OK, the master cylinder is bad. Guys before me nailed it. Why? The booster does not lose it's mechanical connection to the master cylinder from the brake pedal unless something really bad happens. You can have a situation from leaking wheel cylinders that will cause the sealing diaphragm of the master cylinder to droop and cause the master cylinder to not be able to draw fluid in the master cylinder reservoir as the wheel cylinders gradually leak down. I know this first hand and buying time with my 3/4 ton DD to be able to tear down the rear brakes and replace 1993 parts. You can also have a brand new junk master cylinder and a just like it spare that you bought at the same time. Pick your size of hydraulic brake vehicle. Bypassing master cylinders will really get your gourd when you buy one from a purportedly good source, and the spare.
Some really good answers, I'm going to try a few this weekend and I'll let you know what I found. I appreciate everyone's response you guy's are the best !!
Don't overlook the flexible brake-lines to the front disk brakes. They do age and wear with use, and can swell under pressure -- resulting in reduced pressure to the wheel cylinders.
Adjust the rears, give all bleeders a shot to see if you have air anywhere. The acid test for a booster is, engine off, pump out all the vacuum. You should have a high pedal, at least as high as you can get it right now. Foot on the pedal, start the engine, the pedal should sink somewhat. This takes the booster out of the equation. But if you cannot get a decent pedal after bleeding, it indicates a bad master. Another good trick, put the car on jack stands. Wait until dark and look under the car with a flashlight. Fluid leaks show up better this way. Wheel cylinders, hose connections, junction blocks and so on.
Today I tried to adjust rod from master to pedal with no luck. I still have a very low pedal the car does stop but almost a white knuckle thing. I can pump the pedal up where I kinda have a pedal but when I start the car it really drops?? I might try bleeding the brakes next. Getting mildly frustrated but I guess that's part of the fun !!

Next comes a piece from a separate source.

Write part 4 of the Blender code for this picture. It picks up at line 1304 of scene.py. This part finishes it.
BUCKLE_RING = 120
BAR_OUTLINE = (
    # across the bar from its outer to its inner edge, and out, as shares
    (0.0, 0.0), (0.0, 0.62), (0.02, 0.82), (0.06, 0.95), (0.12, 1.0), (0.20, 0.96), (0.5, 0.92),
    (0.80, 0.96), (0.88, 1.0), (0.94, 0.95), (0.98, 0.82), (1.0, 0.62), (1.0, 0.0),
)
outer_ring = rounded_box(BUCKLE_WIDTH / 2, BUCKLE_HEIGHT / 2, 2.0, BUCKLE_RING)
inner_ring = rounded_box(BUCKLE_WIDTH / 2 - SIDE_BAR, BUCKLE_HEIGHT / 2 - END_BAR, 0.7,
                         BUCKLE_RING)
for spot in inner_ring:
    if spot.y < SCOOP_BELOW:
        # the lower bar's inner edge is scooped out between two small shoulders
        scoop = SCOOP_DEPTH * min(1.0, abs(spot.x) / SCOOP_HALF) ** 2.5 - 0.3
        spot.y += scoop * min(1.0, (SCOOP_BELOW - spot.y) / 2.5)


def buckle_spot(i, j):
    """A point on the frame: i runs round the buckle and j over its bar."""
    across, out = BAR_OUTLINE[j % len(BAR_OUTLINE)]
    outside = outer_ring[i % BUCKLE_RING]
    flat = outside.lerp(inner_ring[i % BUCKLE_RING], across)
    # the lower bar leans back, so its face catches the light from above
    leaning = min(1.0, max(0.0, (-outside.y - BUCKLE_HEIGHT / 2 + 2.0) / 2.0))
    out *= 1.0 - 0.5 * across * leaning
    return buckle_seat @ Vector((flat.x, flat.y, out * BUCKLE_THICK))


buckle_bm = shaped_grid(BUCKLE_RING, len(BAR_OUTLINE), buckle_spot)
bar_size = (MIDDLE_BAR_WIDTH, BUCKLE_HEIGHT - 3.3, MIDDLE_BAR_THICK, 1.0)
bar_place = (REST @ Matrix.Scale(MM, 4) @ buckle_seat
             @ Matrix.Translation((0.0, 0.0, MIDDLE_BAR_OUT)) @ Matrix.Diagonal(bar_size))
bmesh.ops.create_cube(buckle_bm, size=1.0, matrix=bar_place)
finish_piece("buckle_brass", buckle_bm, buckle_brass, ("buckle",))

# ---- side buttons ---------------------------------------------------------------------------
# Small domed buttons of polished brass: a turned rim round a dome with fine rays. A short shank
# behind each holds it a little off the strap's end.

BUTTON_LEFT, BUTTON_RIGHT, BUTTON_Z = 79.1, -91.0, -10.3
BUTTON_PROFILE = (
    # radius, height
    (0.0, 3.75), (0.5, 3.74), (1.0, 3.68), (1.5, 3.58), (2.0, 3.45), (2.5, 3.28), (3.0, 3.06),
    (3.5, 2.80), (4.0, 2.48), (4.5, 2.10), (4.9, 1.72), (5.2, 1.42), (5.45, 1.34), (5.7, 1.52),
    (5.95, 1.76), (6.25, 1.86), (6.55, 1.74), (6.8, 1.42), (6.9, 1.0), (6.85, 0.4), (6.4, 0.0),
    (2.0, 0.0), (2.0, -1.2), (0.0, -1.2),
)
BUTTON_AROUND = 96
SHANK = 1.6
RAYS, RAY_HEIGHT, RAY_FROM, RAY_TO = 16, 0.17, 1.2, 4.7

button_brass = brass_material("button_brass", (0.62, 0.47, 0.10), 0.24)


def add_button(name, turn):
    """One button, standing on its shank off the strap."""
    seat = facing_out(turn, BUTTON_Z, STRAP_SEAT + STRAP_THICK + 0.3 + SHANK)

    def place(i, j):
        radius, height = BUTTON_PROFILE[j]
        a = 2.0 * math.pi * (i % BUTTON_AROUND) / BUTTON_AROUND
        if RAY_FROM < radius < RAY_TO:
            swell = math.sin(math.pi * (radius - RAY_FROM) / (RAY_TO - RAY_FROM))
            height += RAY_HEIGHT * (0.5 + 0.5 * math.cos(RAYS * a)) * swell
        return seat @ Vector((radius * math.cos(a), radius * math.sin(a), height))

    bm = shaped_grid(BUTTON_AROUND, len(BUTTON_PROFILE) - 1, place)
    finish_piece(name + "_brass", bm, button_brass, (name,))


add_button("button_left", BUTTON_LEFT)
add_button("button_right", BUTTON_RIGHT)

Adjusted the rod? If the brakes worked well before you parked it, there are no adjustments needed. Many have suggested that if you have no external leaks, you probably have a bad master cylinder. I agree. It's likely that a rubber cup inside the master cylinder has deteriorated and blew out the first time you hit the brakes. The tiniest little tear will allow fluid through. If you're handy, you can buy a rebuild kit with new rubber cups, buy a small hone for your electric drill to freshen up the bore in the master cylinder, clean, reassemble, reinstall, and it'll work like new. Or just buy a new one. Sent from my VS835 using The H.A.M.B. mobile app
What is the proper way to adjust the rod from the booster to the pedal. I probably messed it up trying to adjust it.

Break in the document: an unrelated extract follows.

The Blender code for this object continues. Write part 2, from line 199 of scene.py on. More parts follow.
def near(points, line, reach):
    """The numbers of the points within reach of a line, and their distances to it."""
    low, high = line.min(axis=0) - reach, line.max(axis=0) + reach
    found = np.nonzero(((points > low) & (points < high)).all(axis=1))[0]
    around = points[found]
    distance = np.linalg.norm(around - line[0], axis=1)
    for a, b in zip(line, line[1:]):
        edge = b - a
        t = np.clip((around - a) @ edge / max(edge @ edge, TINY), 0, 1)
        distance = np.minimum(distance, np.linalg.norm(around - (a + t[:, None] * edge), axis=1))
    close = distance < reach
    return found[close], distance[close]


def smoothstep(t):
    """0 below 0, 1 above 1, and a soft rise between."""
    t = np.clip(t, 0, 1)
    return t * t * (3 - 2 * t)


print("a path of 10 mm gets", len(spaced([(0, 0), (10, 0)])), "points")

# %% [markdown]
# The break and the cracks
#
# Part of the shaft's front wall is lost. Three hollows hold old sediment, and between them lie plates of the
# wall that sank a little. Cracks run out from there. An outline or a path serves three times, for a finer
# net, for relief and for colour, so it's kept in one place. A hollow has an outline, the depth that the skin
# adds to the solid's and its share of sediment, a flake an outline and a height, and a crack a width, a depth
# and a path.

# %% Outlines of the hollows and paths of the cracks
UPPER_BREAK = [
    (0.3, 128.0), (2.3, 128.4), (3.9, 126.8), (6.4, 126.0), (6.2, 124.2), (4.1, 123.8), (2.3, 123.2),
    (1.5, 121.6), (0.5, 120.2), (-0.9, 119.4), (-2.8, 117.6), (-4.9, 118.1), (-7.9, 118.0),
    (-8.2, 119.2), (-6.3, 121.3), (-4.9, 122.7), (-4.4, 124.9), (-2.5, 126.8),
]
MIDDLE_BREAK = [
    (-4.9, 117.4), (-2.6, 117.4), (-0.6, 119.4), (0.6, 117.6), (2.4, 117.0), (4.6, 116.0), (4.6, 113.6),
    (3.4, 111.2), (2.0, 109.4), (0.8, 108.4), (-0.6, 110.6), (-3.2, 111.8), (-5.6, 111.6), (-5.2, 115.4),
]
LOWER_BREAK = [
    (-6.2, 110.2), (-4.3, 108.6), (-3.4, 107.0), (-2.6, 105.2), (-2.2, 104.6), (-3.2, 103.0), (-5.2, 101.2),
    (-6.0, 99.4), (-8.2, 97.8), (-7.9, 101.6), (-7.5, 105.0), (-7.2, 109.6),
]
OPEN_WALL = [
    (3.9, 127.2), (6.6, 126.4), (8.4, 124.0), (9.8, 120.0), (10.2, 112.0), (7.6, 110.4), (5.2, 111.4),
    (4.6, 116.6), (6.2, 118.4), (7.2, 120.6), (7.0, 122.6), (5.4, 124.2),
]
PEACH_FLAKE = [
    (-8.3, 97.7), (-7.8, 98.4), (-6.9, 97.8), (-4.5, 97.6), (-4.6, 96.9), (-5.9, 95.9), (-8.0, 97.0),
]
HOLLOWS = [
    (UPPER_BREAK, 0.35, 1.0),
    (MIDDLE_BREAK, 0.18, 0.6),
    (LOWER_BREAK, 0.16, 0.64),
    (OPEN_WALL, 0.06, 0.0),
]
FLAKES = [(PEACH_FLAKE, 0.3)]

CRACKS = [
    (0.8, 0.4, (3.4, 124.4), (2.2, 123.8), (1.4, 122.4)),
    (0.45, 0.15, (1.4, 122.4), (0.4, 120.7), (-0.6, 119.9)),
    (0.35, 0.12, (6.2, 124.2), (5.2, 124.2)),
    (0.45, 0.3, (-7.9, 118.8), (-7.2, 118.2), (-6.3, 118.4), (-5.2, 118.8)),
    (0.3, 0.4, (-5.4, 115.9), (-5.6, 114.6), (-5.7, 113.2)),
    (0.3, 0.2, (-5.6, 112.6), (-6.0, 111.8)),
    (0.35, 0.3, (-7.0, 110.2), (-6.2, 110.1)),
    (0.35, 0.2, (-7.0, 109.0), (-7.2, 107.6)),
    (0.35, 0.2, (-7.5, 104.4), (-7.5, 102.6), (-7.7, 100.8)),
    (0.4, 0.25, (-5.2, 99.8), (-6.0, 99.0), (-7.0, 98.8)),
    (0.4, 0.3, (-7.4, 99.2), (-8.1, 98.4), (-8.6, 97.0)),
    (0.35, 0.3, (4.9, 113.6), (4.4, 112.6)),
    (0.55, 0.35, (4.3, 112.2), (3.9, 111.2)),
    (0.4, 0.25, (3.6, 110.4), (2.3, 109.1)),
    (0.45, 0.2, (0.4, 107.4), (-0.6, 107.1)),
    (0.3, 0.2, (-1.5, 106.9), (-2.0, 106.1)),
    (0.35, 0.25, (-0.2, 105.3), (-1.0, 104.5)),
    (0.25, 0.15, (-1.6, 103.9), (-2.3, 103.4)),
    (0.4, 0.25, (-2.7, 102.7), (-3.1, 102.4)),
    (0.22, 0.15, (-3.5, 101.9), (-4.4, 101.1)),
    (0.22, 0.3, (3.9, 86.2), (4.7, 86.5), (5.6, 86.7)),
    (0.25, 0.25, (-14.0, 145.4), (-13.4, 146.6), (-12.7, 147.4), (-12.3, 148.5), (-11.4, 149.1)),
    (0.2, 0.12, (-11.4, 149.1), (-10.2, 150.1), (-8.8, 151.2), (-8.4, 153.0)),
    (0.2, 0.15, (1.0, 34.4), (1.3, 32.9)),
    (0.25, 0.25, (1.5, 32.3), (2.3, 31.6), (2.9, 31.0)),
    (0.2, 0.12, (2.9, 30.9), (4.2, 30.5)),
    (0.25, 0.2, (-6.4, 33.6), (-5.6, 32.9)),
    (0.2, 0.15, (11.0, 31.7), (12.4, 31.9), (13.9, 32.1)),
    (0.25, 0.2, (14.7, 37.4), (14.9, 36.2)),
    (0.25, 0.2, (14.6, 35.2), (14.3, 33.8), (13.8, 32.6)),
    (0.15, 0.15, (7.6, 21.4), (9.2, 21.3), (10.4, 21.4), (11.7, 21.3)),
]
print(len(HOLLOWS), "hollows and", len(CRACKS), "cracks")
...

There normally is not any booster control (input) adjustment, only for input rod length, to position the pedal. The pedal should have it's own return spring, and be able to move back farther than necessary, to make sure the booster input (control) rod is fully returned when the foot is off the pedal.
Could I just take the booster off and run manual brakes? The car doesn't weigh that much. It came on the car and was a M.C. booster combo.
You will likely need a different master cylinder if you remove the booster. Different bore diameter. Do you dislike power brakes? Why remove them? You havent found the source of your problem yet. Probably a bad master cylinder on your current set up, as described above.
Do you have history with the car? Was this the first ride of the season? Do you have a real lumpy cam ,,, does the engine make enough vacuum to operate booster? Does it have rear drum brakes? Does it have Residual Pressure Valves? are the rear drums adjusted correctly Maybe the rear cylinders sucked air while sitting and just need bled.
We all put in fluid in small amounts, especially with disc brakes as the pads wear the pistons on the calipers move outward. That over time will lower the fluid level in the master cylinder. You never put fluid into the booster.